PROBLEM
Print all of the data exactly as written.

########

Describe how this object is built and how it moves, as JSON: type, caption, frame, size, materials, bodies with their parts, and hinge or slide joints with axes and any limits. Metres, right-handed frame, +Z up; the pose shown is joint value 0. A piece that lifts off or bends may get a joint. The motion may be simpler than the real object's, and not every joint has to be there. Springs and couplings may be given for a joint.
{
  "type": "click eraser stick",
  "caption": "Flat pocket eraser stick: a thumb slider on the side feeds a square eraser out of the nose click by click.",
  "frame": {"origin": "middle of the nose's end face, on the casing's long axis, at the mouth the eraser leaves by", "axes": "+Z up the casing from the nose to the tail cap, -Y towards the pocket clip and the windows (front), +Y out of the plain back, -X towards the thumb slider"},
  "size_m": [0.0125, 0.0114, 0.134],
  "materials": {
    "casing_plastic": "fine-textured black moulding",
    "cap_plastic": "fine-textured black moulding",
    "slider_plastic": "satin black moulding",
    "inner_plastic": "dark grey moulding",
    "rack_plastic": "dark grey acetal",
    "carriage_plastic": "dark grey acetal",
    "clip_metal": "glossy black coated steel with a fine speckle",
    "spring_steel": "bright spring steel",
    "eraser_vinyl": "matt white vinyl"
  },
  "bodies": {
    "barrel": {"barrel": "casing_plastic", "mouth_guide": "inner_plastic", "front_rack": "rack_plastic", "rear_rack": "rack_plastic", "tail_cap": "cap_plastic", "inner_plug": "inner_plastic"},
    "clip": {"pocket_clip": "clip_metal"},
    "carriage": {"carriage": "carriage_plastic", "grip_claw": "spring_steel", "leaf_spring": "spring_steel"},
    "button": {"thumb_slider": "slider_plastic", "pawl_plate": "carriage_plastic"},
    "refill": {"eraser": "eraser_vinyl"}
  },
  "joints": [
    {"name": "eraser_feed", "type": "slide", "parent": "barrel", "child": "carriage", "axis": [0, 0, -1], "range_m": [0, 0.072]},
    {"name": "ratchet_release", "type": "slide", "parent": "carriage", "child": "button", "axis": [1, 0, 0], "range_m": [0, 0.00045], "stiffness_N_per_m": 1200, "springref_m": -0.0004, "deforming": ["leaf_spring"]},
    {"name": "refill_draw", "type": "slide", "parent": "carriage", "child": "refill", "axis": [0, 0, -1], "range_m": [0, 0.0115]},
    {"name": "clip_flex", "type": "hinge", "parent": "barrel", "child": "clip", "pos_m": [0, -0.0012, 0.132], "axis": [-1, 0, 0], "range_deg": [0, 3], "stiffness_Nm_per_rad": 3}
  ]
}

########

TASK RESPONSE
Describe how this object is built and how it moves, as JSON: type, caption, frame, size, materials, bodies with their parts, and hinge or slide joints with axes and any limits. Metres, right-handed frame, +Z up; the pose shown is joint value 0. A piece that lifts off or bends may get a joint. The motion may be simpler than the real object's, and not every joint has to be there. Springs and couplings may be given for a joint.
{
  "type": "click eraser stick",
  "caption": "Flat pocket eraser stick: a thumb slider on the side feeds a square eraser out of the nose click by click.",
  "frame": {"origin": "middle of the nose's end face, on the casing's long axis, at the mouth the eraser leaves by", "axes": "+Z up the casing from the nose to the tail cap, -Y towards the pocket clip and the windows (front), +Y out of the plain back, -X towards the thumb slider"},
  "size_m": [0.0125, 0.0114, 0.134],
  "materials": {
    "casing_plastic": "fine-textured black moulding",
    "cap_plastic": "fine-textured black moulding",
    "slider_plastic": "satin black moulding",
    "inner_plastic": "dark grey moulding",
    "rack_plastic": "dark grey acetal",
    "carriage_plastic": "dark grey acetal",
    "clip_metal": "glossy black coated steel with a fine speckle",
    "spring_steel": "bright spring steel",
    "eraser_vinyl": "matt white vinyl"
  },
  "bodies": {
    "barrel": {"barrel": "casing_plastic", "mouth_guide": "inner_plastic", "front_rack": "rack_plastic", "rear_rack": "rack_plastic", "tail_cap": "cap_plastic", "inner_plug": "inner_plastic"},
    "clip": {"pocket_clip": "clip_metal"},
    "carriage": {"carriage": "carriage_plastic", "grip_claw": "spring_steel", "leaf_spring": "spring_steel"},
    "button": {"thumb_slider": "slider_plastic", "pawl_plate": "carriage_plastic"},
    "refill": {"eraser": "eraser_vinyl"}
  },
  "joints": [
    {"name": "eraser_feed", "type": "slide", "parent": "barrel", "child": "carriage", "axis": [0, 0, -1], "range_m": [0, 0.072]},
    {"name": "ratchet_release", "type": "slide", "parent": "carriage", "child": "button", "axis": [1, 0, 0], "range_m": [0, 0.00045], "stiffness_N_per_m": 1200, "springref_m": -0.0004, "deforming": ["leaf_spring"]},
    {"name": "refill_draw", "type": "slide", "parent": "carriage", "child": "refill", "axis": [0, 0, -1], "range_m": [0, 0.0115]},
    {"name": "clip_flex", "type": "hinge", "parent": "barrel", "child": "clip", "pos_m": [0, -0.0012, 0.132], "axis": [-1, 0, 0], "range_deg": [0, 3], "stiffness_Nm_per_rad": 3}
  ]
}